Village and civil parish in North Yorkshire, England

Skelton-on-Ure or Skelton is a village and civil parish in the district and county of North Yorkshire, England. It is situated 3 km west of Boroughbridge, near the A1(M) motorway. There is one village pub called The Black Lion, a primary school, and one Village Store including a Post Office counter.

Until 1974 it was part of the West Riding of Yorkshire. From 1974 to 2023 it was part of the Borough of Harrogate, it is now administered by the unitary North Yorkshire Council.

The name Skelton derives from the Old English scelftūn meaning 'settlement on a shelf of land'.

The main entrance to Newby Hall Estate is situated at the south end of the village. It was used as a location in Jane Austen's Mansfield Park (2007) broadcast by PBS in its Complete Jane Austen series.

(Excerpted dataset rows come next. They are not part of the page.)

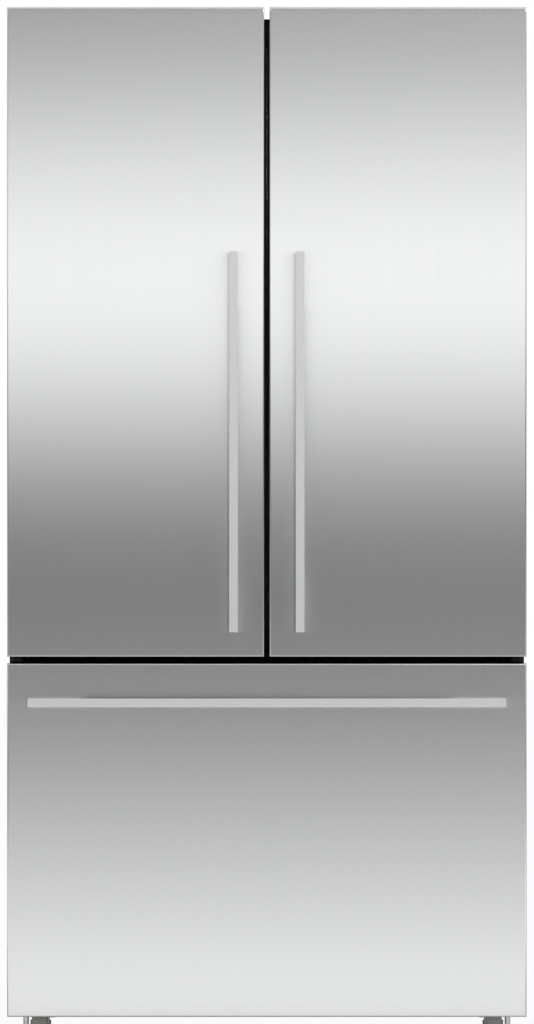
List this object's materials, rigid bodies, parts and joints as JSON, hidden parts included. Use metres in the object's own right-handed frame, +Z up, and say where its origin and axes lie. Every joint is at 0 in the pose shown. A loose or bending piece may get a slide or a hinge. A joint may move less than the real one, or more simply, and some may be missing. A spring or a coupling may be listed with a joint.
{
  "type": "american fridge freezer",
  "caption": "Free-standing refrigerator with two hinged upper doors over a full-width freezer drawer, brushed-steel fronts and square bar handles.",
  "frame": {"origin": "centre of the footprint, on the floor", "axes": "+X to the right seen from the front, +Y towards the back, +Z up"},
  "size_m": [0.9, 0.74, 1.79],
  "materials": {
    "brushed_stainless": "satin",
    "painted_sheet": "satin",
    "galvanised_steel": "satin",
    "black_steel": "satin",
    "white_liner": "satin",
    "grey_plastic": "matte",
    "black_plastic": "matte",
    "clear_plastic": "gloss",
    "shelf_glass": "gloss",
    "light_lens": "satin",
    "seal_rubber": "matte",
    "foam": "matte",
    "fin_aluminium": "satin",
    "roller_nylon": "matte"
  },
  "bodies": {
    "cabinet": {"cabinet_wrapper": "painted_sheet", "rear_panel": "galvanised_steel", "base_pan": "galvanised_steel", "cabinet_foam": "foam", "fridge_liner": "white_liner", "freezer_liner": "white_liner", "front_frame": "black_plastic", "top_hinges": "galvanised_steel", "centre_hinges": "black_steel", "hinge_covers": "grey_plastic", "duct_panel": "white_liner", "ceiling_light": "light_lens", "shelf_frames": "grey_plastic", "glass_shelves": "shelf_glass", "evaporator_cover": "white_liner", "evaporator": "fin_aluminium", "fan_motors": "black_plastic", "compressor": "black_steel", "condenser": "black_steel", "drip_tray": "grey_plastic", "machine_cover": "galvanised_steel", "power_inlet": "black_plastic", "fixed_rails": "galvanised_steel"},
    "left_door": {"left_door_skin": "brushed_stainless", "left_door_foam": "foam", "left_door_panel": "white_liner", "left_door_ribs": "white_liner", "left_door_caps": "grey_plastic", "left_door_seal": "seal_rubber", "left_door_handle": "brushed_stainless", "left_door_bins": "clear_plastic", "flap_knuckles": "white_liner"},
    "right_door": {"right_door_skin": "brushed_stainless", "right_door_foam": "foam", "right_door_panel": "white_liner", "right_door_ribs": "white_liner", "right_door_caps": "grey_plastic", "right_door_seal": "seal_rubber", "right_door_handle": "brushed_stainless", "right_door_bins": "clear_plastic"},
    "mullion_flap": {"mullion_flap": "black_plastic"},
    "dairy_lid": {"dairy_lid": "clear_plastic"},
    "freezer_drawer": {"drawer_skin": "brushed_stainless", "drawer_foam": "foam", "drawer_panel": "white_liner", "drawer_seal": "seal_rubber", "drawer_handle": "brushed_stainless", "moving_rails": "galvanised_steel", "freezer_basket": "clear_plastic"},
    "middle_rails": {"middle_rails": "galvanised_steel"},
    "freezer_tray": {"freezer_tray": "clear_plastic", "tray_glides": "roller_nylon"},
    "left_crisper": {"left_crisper": "clear_plastic"},
    "right_crisper": {"right_crisper": "clear_plastic"},
    "left_humidity_slider": {"left_humidity_slider": "grey_plastic"},
    "right_humidity_slider": {"right_humidity_slider": "grey_plastic"},
    "evaporator_fan": {"evaporator_fan": "white_liner"},
    "condenser_fan": {"condenser_fan": "grey_plastic"},
    "front_left_roller": {"front_left_roller": "roller_nylon"},
    "front_right_roller": {"front_right_roller": "roller_nylon"},
    "rear_left_roller": {"rear_left_roller": "roller_nylon"},
    "rear_right_roller": {"rear_right_roller": "roller_nylon"},
    "left_levelling_foot": {"left_levelling_foot": "galvanised_steel"},
    "right_levelling_foot": {"right_levelling_foot": "galvanised_steel"}
  },
  "joints": [
    {"name": "left_door_hinge", "type": "hinge", "parent": "cabinet", "child": "left_door", "pos_m": [-0.432, -0.3, 1.2], "axis": [0, 0, -1], "range_deg": [0, 115]},
    {"name": "right_door_hinge", "type": "hinge", "parent": "cabinet", "child": "right_door", "pos_m": [0.432, -0.3, 1.2], "axis": [0, 0, 1], "range_deg": [0, 115]},
    {"name": "mullion_flap_hinge", "type": "hinge", "parent": "left_door", "child": "mullion_flap", "pos_m": [-0.032, -0.238, 1.212], "axis": [0, 0, -1], "range_deg": [0, 90]},
    {"name": "dairy_lid_hinge", "type": "hinge", "parent": "right_door", "child": "dairy_lid", "pos_m": [0.22, -0.25, 1.62], "axis": [1, 0, 0], "range_deg": [0, 80]},
    {"name": "drawer_slide", "type": "slide", "parent": "cabinet", "child": "freezer_drawer", "axis": [0, -1, 0], "range_m": [0, 0.42]},
    {"name": "middle_rail_slide", "type": "slide", "parent": "cabinet", "child": "middle_rails", "axis": [0, -1, 0], "range_m": [0, 0.21]},
    {"name": "freezer_tray_slide", "type": "slide", "parent": "freezer_drawer", "child": "freezer_tray", "axis": [0, 1, 0], "range_m": [0, 0.12]},
    {"name": "left_crisper_slide", "type": "slide", "parent": "cabinet", "child": "left_crisper", "axis": [0, -1, 0], "range_m": [0, 0.2]},
    {"name": "right_crisper_slide", "type": "slide", "parent": "cabinet", "child": "right_crisper", "axis": [0, -1, 0], "range_m": [0, 0.2]},
    {"name": "left_humidity_slide", "type": "slide", "parent": "cabinet", "child": "left_humidity_slider", "axis": [1, 0, 0], "range_m": [0, 0.04]},
    {"name": "right_humidity_slide", "type": "slide", "parent": "cabinet", "child": "right_humidity_slider", "axis": [1, 0, 0], "range_m": [0, 0.04]},
    {"name": "evaporator_fan_spin", "type": "hinge", "parent": "cabinet", "child": "evaporator_fan", "pos_m": [0, 0.269, 0.544], "axis": [0, 1, 0], "continuous": true},
    {"name": "condenser_fan_spin", "type": "hinge", "parent": "cabinet", "child": "condenser_fan", "pos_m": [0.019, 0.263, 0.144], "axis": [1, 0, 0], "continuous": true},
    {"name": "front_left_roller_spin", "type": "hinge", "parent": "cabinet", "child": "front_left_roller", "pos_m": [-0.396, -0.163, 0.0222], "axis": [1, 0, 0], "continuous": true},
    {"name": "front_right_roller_spin", "type": "hinge", "parent": "cabinet", "child": "front_right_roller", "pos_m": [0.396, -0.163, 0.0222], "axis": [1, 0, 0], "continuous": true},
    {"name": "rear_left_roller_spin", "type": "hinge", "parent": "cabinet", "child": "rear_left_roller", "pos_m": [-0.396, 0.322, 0.02], "axis": [1, 0, 0], "continuous": true},
    {"name": "rear_right_roller_spin", "type": "hinge", "parent": "cabinet", "child": "rear_right_roller", "pos_m": [0.396, 0.322, 0.02], "axis": [1, 0, 0], "continuous": true},
    {"name": "left_foot_screw", "type": "hinge", "parent": "cabinet", "child": "left_levelling_foot", "pos_m": [-0.42, -0.221, 0.02], "axis": [0, 0, 1], "range_deg": [0, 360]},
    {"name": "right_foot_screw", "type": "hinge", "parent": "cabinet", "child": "right_levelling_foot", "pos_m": [0.42, -0.221, 0.02], "axis": [0, 0, 1], "range_deg": [0, 360]}
  ],
  "couplings": [
    {"joint": "middle_rail_slide", "follows": "drawer_slide", "ratio": 0.5},
    {"joint": "left_crisper_slide", "follows": "left_door_hinge", "m_per_rad": 0.0996},
    {"joint": "right_crisper_slide", "follows": "right_door_hinge", "m_per_rad": 0.0996}
  ]
}
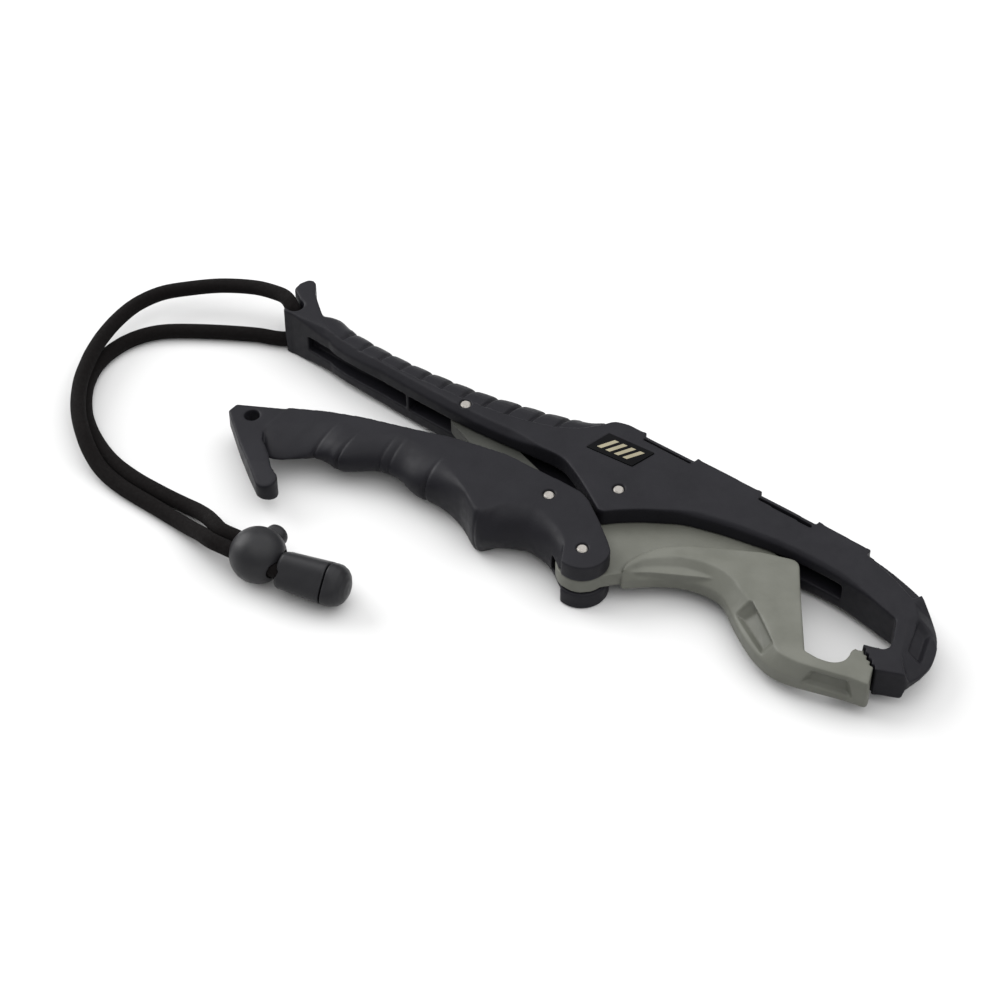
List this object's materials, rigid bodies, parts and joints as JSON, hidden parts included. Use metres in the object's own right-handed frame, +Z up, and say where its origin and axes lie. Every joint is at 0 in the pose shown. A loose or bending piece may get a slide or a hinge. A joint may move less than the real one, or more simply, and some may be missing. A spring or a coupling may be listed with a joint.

North-east of the village is Skelton Windmill, a Georgian windmill that was owned by the Newby Hall estate. Completed in 1822, the grade II listed building was used to grind corn and other cereals and is the best example of such a windmill left in North Yorkshire.

==Notable residents==

- Frederick John Robinson (The Viscount Goderich), Prime Minister of the United Kingdom, 1827–28, was born in Newby Hall
- George Dawson (1821–1889), self-made man and property developer.